◆ **Task description**: From the listing, collect all lines containing the word "Identity".

* * *

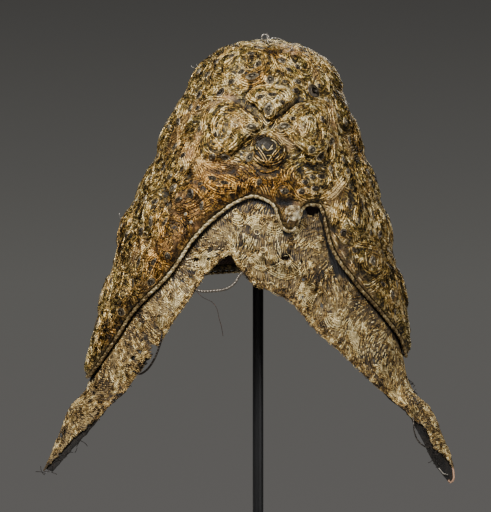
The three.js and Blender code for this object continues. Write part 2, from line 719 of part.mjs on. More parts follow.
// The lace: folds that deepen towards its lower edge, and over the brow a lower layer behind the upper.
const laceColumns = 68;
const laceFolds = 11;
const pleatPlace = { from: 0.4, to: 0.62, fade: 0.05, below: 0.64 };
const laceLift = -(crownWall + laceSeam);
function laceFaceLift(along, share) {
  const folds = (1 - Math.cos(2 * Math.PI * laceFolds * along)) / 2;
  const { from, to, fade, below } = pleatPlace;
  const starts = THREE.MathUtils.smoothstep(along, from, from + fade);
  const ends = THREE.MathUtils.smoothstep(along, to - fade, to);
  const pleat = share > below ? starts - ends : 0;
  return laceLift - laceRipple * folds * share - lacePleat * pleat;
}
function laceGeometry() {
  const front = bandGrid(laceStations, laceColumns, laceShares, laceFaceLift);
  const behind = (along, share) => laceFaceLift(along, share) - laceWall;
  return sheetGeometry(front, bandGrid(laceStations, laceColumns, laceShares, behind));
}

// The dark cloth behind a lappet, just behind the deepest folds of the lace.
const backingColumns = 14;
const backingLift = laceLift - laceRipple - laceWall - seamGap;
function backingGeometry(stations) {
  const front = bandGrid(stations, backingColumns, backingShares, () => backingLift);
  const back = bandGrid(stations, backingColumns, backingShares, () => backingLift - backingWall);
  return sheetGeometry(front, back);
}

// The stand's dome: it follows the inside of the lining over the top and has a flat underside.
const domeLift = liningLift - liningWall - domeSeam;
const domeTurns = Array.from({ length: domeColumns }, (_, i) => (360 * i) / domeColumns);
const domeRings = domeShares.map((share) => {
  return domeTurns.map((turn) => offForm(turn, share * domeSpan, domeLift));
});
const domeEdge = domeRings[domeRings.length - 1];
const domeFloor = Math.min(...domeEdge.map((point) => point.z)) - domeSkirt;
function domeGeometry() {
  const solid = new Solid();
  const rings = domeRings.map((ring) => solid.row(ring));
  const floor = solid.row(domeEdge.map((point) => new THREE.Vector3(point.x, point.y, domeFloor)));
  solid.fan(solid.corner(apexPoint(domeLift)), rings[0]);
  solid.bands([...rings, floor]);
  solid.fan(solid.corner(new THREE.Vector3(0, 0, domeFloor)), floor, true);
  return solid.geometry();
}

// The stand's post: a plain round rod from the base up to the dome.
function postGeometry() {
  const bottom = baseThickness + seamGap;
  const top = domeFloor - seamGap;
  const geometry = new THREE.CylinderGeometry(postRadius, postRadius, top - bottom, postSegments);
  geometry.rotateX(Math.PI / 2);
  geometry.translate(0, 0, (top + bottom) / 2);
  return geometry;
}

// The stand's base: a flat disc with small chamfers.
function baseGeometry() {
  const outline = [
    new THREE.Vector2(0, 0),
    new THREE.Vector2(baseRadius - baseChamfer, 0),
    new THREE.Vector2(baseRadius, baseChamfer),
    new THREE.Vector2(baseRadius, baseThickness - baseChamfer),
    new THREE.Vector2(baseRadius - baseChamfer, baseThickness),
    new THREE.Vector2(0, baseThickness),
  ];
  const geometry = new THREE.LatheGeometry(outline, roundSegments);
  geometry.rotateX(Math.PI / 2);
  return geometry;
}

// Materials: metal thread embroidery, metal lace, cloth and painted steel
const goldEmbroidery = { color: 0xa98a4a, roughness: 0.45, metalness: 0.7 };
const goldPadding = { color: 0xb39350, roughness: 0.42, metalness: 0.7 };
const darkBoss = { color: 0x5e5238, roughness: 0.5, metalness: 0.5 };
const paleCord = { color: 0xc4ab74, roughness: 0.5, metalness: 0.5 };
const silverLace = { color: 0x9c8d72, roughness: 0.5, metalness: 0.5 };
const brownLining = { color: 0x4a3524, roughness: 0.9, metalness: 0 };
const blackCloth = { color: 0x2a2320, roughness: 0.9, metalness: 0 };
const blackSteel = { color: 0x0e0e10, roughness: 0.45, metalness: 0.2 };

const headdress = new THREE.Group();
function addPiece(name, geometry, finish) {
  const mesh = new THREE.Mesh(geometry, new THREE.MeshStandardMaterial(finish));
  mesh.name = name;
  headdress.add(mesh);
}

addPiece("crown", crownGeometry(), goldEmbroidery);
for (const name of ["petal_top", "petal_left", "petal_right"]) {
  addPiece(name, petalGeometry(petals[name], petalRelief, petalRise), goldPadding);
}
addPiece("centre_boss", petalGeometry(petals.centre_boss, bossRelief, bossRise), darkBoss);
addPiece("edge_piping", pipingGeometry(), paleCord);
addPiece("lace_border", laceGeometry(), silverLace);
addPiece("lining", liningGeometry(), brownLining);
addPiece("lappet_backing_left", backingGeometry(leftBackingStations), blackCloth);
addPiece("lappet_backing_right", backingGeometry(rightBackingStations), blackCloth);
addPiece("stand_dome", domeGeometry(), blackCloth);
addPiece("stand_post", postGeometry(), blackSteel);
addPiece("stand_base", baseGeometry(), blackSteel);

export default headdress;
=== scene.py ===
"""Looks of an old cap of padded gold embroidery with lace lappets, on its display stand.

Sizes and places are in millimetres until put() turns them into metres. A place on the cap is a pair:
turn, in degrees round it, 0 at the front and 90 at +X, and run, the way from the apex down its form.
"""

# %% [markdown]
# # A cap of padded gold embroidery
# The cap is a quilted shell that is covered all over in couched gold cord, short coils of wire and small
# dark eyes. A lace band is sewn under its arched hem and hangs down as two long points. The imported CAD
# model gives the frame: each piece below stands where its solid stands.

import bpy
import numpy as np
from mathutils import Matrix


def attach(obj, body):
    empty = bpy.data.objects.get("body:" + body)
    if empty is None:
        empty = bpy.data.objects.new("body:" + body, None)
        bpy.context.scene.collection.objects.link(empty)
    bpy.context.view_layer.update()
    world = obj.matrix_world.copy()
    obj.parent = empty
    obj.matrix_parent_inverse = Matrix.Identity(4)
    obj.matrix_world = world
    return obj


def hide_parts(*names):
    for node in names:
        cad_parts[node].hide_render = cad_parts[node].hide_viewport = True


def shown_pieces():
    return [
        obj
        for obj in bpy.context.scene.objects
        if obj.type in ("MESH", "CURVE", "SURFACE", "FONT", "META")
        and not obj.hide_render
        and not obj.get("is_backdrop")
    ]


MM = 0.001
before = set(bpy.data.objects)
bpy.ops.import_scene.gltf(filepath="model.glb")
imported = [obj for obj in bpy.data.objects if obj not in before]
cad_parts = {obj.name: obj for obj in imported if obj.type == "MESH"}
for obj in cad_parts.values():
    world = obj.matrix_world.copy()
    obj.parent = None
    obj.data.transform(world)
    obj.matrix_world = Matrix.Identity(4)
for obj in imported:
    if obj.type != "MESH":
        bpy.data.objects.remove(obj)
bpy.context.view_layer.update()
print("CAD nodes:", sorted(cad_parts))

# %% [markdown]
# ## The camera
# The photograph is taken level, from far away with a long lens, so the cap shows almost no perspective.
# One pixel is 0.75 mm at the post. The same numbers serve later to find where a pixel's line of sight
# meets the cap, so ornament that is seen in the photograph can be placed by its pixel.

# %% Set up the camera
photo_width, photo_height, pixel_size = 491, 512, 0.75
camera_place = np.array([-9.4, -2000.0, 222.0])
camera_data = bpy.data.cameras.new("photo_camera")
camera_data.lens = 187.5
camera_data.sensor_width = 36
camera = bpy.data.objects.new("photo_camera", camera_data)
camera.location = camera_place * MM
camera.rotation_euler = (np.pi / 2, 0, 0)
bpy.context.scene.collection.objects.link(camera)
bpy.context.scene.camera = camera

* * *

◆ **Correct response**:
    obj.matrix_parent_inverse = Matrix.Identity(4)
    obj.matrix_world = Matrix.Identity(4)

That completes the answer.